1. Curtis Granderson - CF
2. Ian Kinsler - 2B
3. Jose Bautista - RF
4. Adrian Gonzalez - 1B
5. Miguel Cabrera - DH
6. Kevin Youkilis - 3B
7. Alex Avila - C
8. Asdrubal Cabrera - SS
9. Brennan Boesch - LF
Starting Pitcher: Justin Verlander - Detroit, Josh Beckett - Boston, Dan Haren - Los Angeles, Felix Hernandez - Seattle (replacement), Michael Pineda - Seattle, David Price - Tampa Bay (injured), C.C. Sabathia - New York, James Shields - Tampa Bay, Jered Weaver - Los Angeles
Verlander gets the start, but the rest are just in alphabetical order. Verlander leads the league in WHIP and strikeouts, is third in ERA and xFIP, ranks fourth in K/BB, and is sixth in FIP. His strength across the board gives him the start. Beckett is second in ERA and WHIP. Haren is third in FIP, has a WHIP of 0.96, and leads the league by striking out almost 6 batters for every walk. Pineda gets the nod because of his second-place strikeout rate and his sterling ERA and WHIP (2.58 and 1.01), which make up for his comparably worse 3.01 FIP and 3.51 xFIP. Price grabbed the last spot over Felix Hernandez because of a lower WHIP (1.05 to 1.15) and his first-place ranking in K/9 and second-place ranking in K/BB, even though he has the highest ERA of the bunch (3.56). Sabathia's 2.57 FIP and 2.90 ERA are enough to overcome his relatively high 1.20 WHIP. Shield's numbers across the board are very good, but his ERA (2.47), WHIP (1.00), and strikeout rate (8.82/9) are his best aspects. Weaver joins his teammate Haren because of his league-leading ERA (1.96) and FIP (2.39). Hernandez, Gio Gonzalez, Scott Baker, and Jon Lester just missed the cut, not necessarily in that order.

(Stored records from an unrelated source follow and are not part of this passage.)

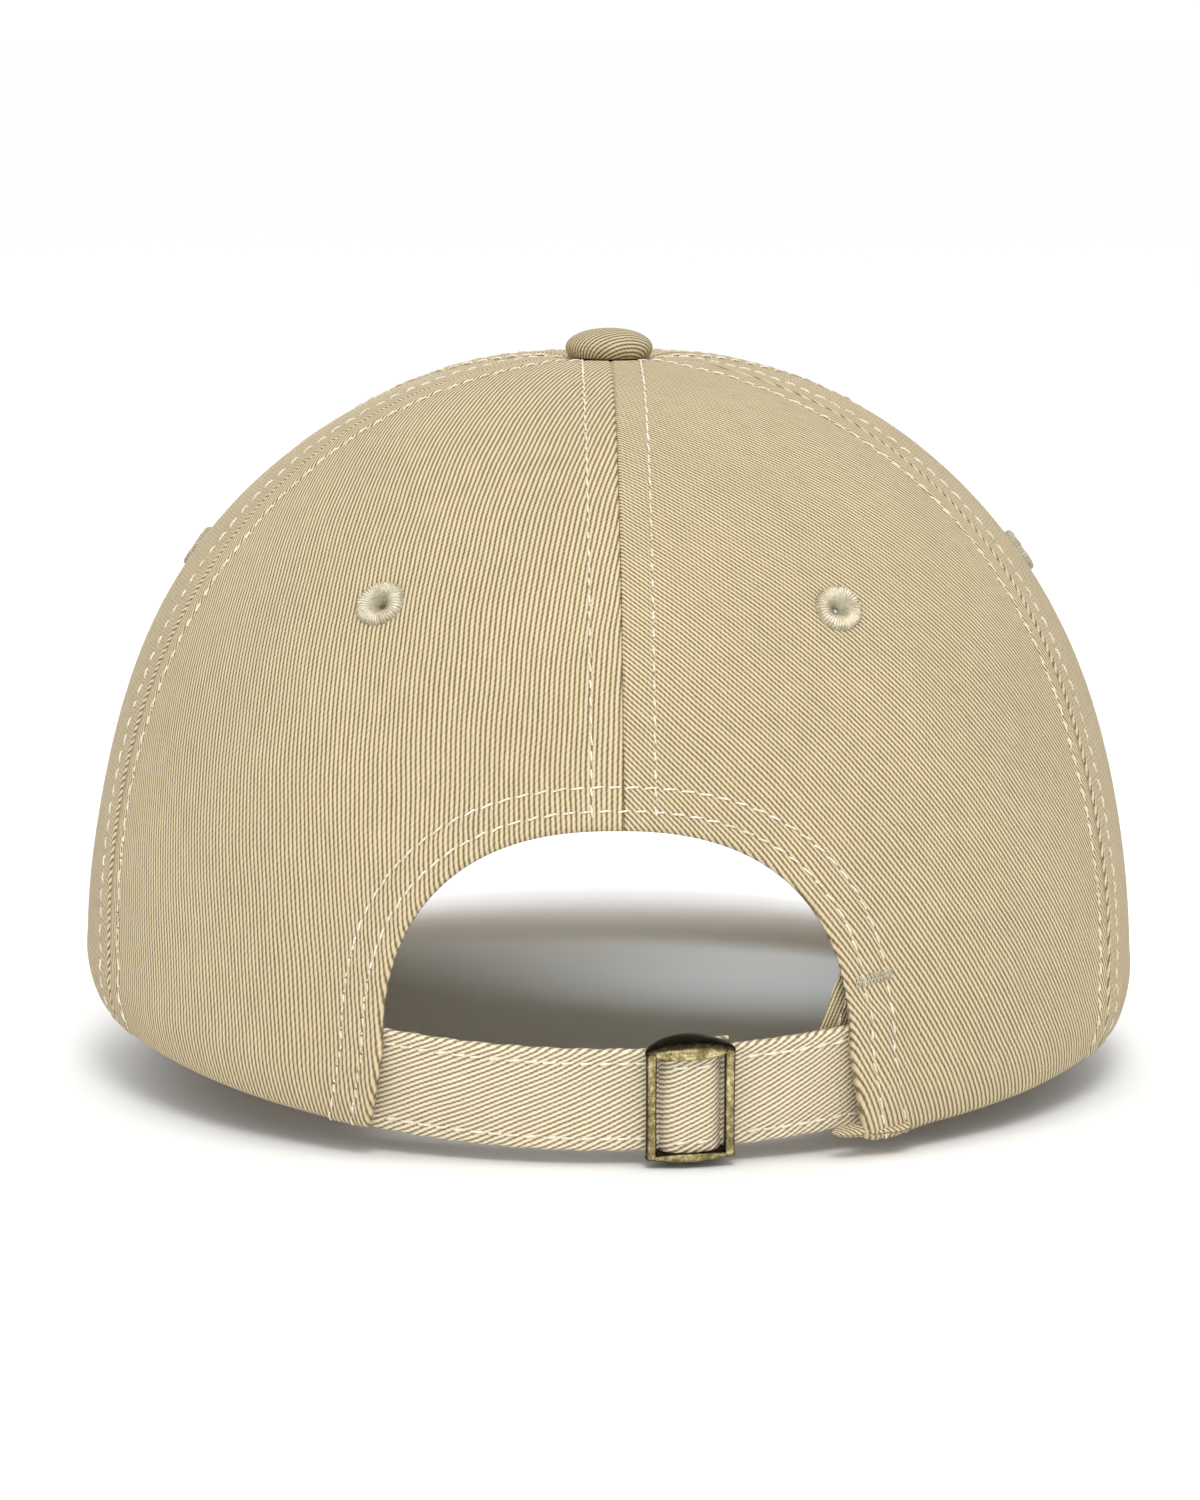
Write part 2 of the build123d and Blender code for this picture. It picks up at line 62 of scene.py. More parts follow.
RIM_LIFT = 10.45
RIM_TILT = 2.4
TILT_FADES = (-0.3, 0.45)
FRONT_SEAM_AZIMUTH = 29.0
BACK_SEAM_AZIMUTH = -88.4
REAR_SEAM_FROM_BACK = (67.0, 24.0, -50.0, 19.0)
PANEL_THICKNESS = 0.8
PANEL_LENGTH = 165.0          # from the rim to the top along the cloth
PANEL_GAP = 0.03              # degrees from a seam to the panel's edge
APEX_RADIUS = 3.0

# Back opening, and its rows of stitches outside the edge
OPENING_CENTRE = 1.2
OPENING_HALF_WIDTH = 40.0
OPENING_TOP = 57.8
OPENING_WAIST = 19.4
OPENING_FLARE = 4.2
OPENING_FLARE_RUN = 27.4
OPENING_SQUARENESS = 2.35
OPENING_ROWS = (3.1, 7.0)
FACING_WIDTH = 8.0

# Eyelets: azimuths, and the section of the ring of thread as distances from the hole's
# middle and heights over the cloth
EYELET_LATITUDE = 0.4526 * 90.0
EYELET_CUT = 1.4
EYELET_THREADS = 42
EYELETS = {
    "eyelet_back_left": -121.0,
    "eyelet_back_right": -58.9,
    "eyelet_side_left": 176.0,
    "eyelet_side_right": 4.0,
    "eyelet_front_left": 121.0,
    "eyelet_front_right": 59.0,
}
EYELET_SECTION = (
    (4.35, -0.3), (4.3, 0.02), (4.05, 0.32), (3.65, 0.5), (3.2, 0.56), (2.75, 0.48),
    (2.3, 0.3), (1.85, 0.04), (1.45, -0.26), (1.05, -0.56), (0.65, -0.86), (0.34, -1.12),
    (0.5, -1.4), (1.6, -1.5), (2.8, -1.42), (3.7, -1.2), (4.25, -0.8),
)

# Button: share of the radius and of the height where its cloth turns under
BUTTON_UNDERSIDE = (
    (0.995, 0.14), (0.98, 0.06), (0.962, -0.01), (0.94, -0.08), (0.9, -0.14), (0.8, -0.18),
    (0.5, -0.18), (0.3, -0.16),
)

# Thread and cloth
STITCH_PITCH = 3.1
STITCH_LENGTH = 2.5
THREAD_RADIUS = 0.205
STRAP_THREAD_RADIUS = 0.23
SEAM_ROW = 5.4
RIB_PITCH = 0.68

# Strap, tab and buckle, on a drum that leans back
STRAP_LEAN = 13.0
STRAP_RADIUS = 90.9
STRAP_THICKNESS = 1.2
STRAP_WIDTH = 18.8
STRAP_HEIGHT = 11.95
STRAP_ENDS = (-34.0, 49.0)
STRAP_ROW = STRAP_WIDTH / 2 - 2.4
TAB_THICKNESS = 1.0
TAB_RADIUS = STRAP_RADIUS - STRAP_THICKNESS / 2 - 0.1 - TAB_THICKNESS
TAB_LOOP_RADIUS = 1.55
TAB_LAP = 8.0
TAB_END = 57.5
POCKET_HALF_WIDTH = 10.7
POCKET_RADIUS = TAB_RADIUS - 0.15
BUCKLE_ANGLE = 8.45
BUCKLE_HALF_WIDTH = 7.75
BUCKLE_HALF_HEIGHT = 11.3
SIDE_BAR_OFFSET = 6.7
SIDE_BAR_RADIUS = 0.95
MIDDLE_BAR_RADIUS = 0.9
END_THICKNESS = 1.9
END_LEVELS = (                # height of each ring of a buckle end, and its size
    (0.0, 0.93), (0.12, 0.985), (0.45, 1.0), (0.8, 0.97), (1.15, 0.88), (1.45, 0.74),
    (1.68, 0.56), (1.83, 0.36), (1.9, 0.14),
)
WINDOW_REACH = math.degrees(5.25 / STRAP_RADIUS)
WINDOW_MIDDLE = BUCKLE_ANGLE + 0.12
WINDOW_RADIUS = STRAP_RADIUS + 0.35
LEAN = math.radians(STRAP_LEAN)
DRUM_UP = np.array([0.0, -math.sin(LEAN), math.cos(LEAN)])
DRUM_BACK = np.array([0.0, -math.cos(LEAN), -math.sin(LEAN)])
DRUM_SIDE = np.array([1.0, 0.0, 0.0])
DRUM_CENTRE = np.array([0.0, -STRAP_RADIUS, STRAP_HEIGHT]) - DRUM_BACK * STRAP_RADIUS

# Sweatband
BAND_ENDS = (-60.0, 240.0)
BAND_RISE = (1.5, 33.0)
BAND_DEPTH = (2.5, 9.4)       # behind the cloth at the front, and at the back

# Visor, and its rows of stitches from the outer edge
VISOR_HALF_WIDTH = 89.0
VISOR_FRONT = 161.0
VISOR_MIDDLE = 56.0
VISOR_SQUARENESS = 2.25
VISOR_ARCH_RADIUS = 115.0
VISOR_SLOPE = 0.178
VISOR_RIM_GAP = 0.21
VISOR_THICKNESS = 3.0
VISOR_ROOT_DEPTH = 1.9
VISOR_ROW_PITCH = 6.0
VISOR_ROWS = tuple(5.0 + VISOR_ROW_PITCH * k for k in range(8))

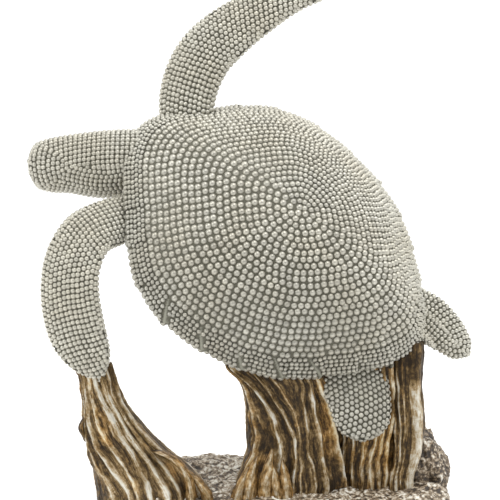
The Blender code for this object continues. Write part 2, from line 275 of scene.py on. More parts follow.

Relief Pitcher: Daniel Bard - Boston (replacement), Glen Perkins - Minnesota, Mariano Rivera - New York (injured), Koji Uehara - Baltimore
Mariano Rivera has been outstanding, as he is every year, ranking third in FIP at 2.10. Yet again he is being very stingy with walks, ranking third among relievers with at least 30 innings with 1.36 BB/9 and 5.60 K/BB. Uehara is first among that same group in WHIP (0.77) and second in K/BB, along with a healthy strikeout rate of 11.84/9. You might be surprised to see Perkins on the list, but he really has been that good. He's fourth in ERA (1.72) and second in FIP (1.83). His WHIP is a little high at 1.21, but he makes up for it by striking out more than one batter per inning. David Robertson has an immaculate league-leading ERA, FIP, and strikeout rate, but his WHIP is quite high (1.31) and he walks almost 6 batters per nine innings. Sergio Santos and Daniel Bard were also considered.